* **Dataset excerpt**:
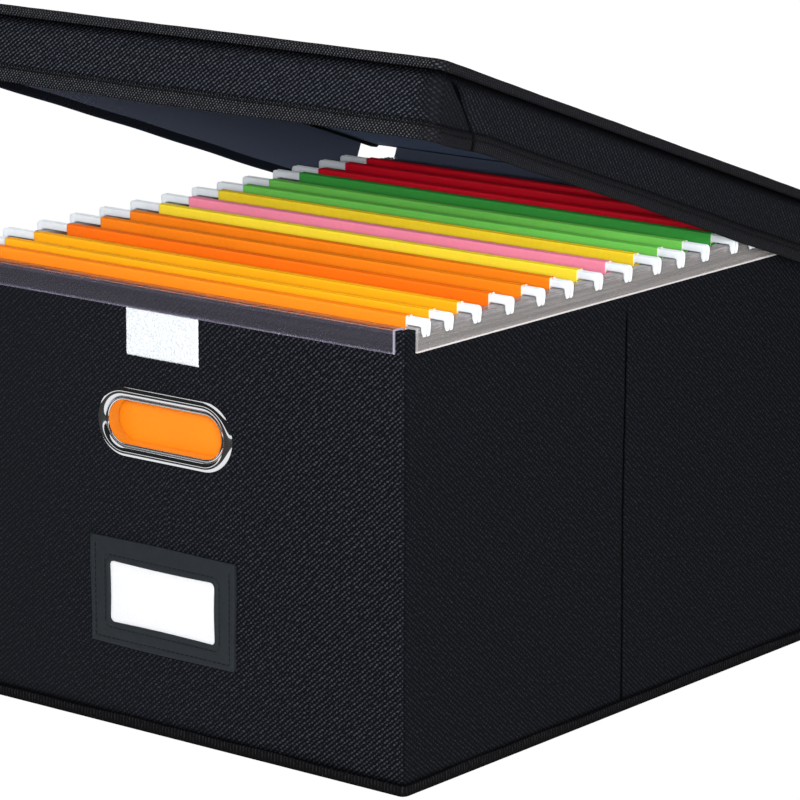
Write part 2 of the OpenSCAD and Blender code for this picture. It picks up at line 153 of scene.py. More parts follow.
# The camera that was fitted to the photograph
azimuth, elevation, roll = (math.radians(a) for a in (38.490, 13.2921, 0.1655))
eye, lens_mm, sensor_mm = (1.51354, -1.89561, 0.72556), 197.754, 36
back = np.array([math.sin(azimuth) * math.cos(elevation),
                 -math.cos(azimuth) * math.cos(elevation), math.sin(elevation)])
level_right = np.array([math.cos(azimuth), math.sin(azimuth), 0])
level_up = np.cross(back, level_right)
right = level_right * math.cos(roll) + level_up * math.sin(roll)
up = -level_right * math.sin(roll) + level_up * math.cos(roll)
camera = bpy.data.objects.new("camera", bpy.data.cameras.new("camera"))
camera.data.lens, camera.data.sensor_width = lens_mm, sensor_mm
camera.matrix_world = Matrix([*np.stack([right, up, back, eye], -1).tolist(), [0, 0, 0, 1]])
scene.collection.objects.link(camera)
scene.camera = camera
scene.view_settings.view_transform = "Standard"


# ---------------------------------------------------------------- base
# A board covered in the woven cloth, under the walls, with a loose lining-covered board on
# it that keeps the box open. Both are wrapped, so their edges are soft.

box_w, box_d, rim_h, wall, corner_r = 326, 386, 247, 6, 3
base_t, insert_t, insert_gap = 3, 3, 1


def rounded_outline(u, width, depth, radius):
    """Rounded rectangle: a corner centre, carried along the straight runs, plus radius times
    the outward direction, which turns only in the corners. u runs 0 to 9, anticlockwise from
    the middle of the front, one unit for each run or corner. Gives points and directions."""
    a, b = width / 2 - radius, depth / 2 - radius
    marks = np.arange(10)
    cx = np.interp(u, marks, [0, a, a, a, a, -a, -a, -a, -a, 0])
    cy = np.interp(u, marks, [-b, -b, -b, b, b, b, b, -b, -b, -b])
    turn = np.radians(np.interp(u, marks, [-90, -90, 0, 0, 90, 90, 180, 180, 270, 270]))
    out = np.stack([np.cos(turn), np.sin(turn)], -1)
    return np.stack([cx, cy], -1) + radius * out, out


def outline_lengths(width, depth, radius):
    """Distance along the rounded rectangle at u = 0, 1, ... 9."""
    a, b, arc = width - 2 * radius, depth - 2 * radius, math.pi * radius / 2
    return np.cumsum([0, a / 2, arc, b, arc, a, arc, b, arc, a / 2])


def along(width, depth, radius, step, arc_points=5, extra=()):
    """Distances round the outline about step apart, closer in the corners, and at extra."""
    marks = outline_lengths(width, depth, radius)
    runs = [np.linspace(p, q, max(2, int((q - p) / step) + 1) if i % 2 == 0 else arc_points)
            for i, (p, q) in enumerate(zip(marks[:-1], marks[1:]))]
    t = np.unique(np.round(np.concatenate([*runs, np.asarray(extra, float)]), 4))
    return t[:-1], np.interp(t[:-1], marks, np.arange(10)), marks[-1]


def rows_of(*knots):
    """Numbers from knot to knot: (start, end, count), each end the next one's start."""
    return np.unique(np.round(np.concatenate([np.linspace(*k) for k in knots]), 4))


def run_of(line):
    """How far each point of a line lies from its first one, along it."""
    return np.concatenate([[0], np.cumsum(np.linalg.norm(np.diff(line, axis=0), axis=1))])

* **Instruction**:
Emit, unaltered, the lines from the top of the listing down through the line that holds "base_t, insert_t, insert_gap = 3, 3, 1"; emit nothing else.

* **Exercise output**:
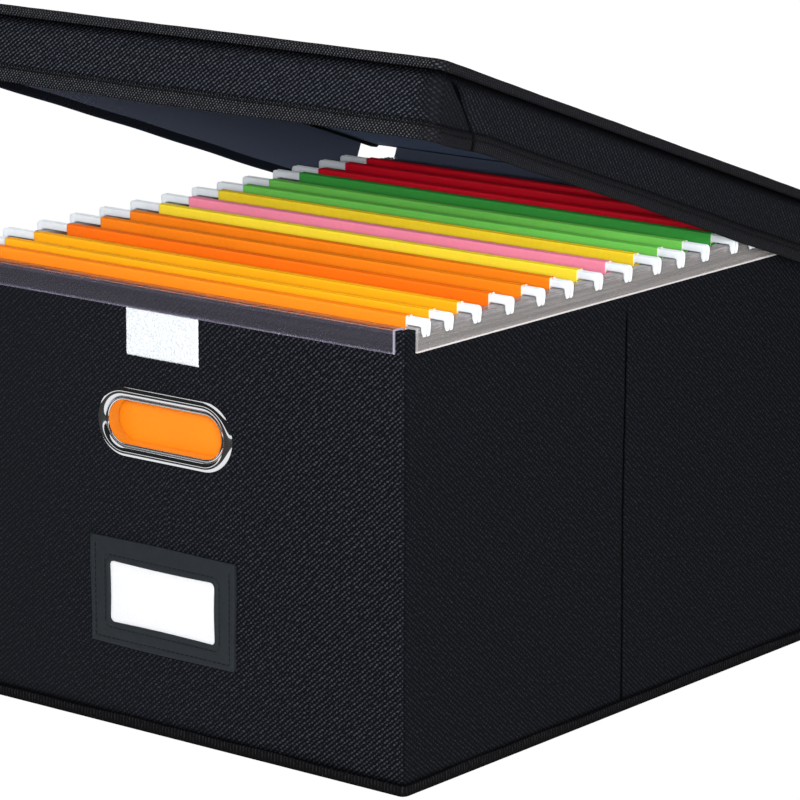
Write part 2 of the OpenSCAD and Blender code for this picture. It picks up at line 153 of scene.py. More parts follow.
# The camera that was fitted to the photograph
azimuth, elevation, roll = (math.radians(a) for a in (38.490, 13.2921, 0.1655))
eye, lens_mm, sensor_mm = (1.51354, -1.89561, 0.72556), 197.754, 36
back = np.array([math.sin(azimuth) * math.cos(elevation),
                 -math.cos(azimuth) * math.cos(elevation), math.sin(elevation)])
level_right = np.array([math.cos(azimuth), math.sin(azimuth), 0])
level_up = np.cross(back, level_right)
right = level_right * math.cos(roll) + level_up * math.sin(roll)
up = -level_right * math.sin(roll) + level_up * math.cos(roll)
camera = bpy.data.objects.new("camera", bpy.data.cameras.new("camera"))
camera.data.lens, camera.data.sensor_width = lens_mm, sensor_mm
camera.matrix_world = Matrix([*np.stack([right, up, back, eye], -1).tolist(), [0, 0, 0, 1]])
scene.collection.objects.link(camera)
scene.camera = camera
scene.view_settings.view_transform = "Standard"


# ---------------------------------------------------------------- base
# A board covered in the woven cloth, under the walls, with a loose lining-covered board on
# it that keeps the box open. Both are wrapped, so their edges are soft.

box_w, box_d, rim_h, wall, corner_r = 326, 386, 247, 6, 3
base_t, insert_t, insert_gap = 3, 3, 1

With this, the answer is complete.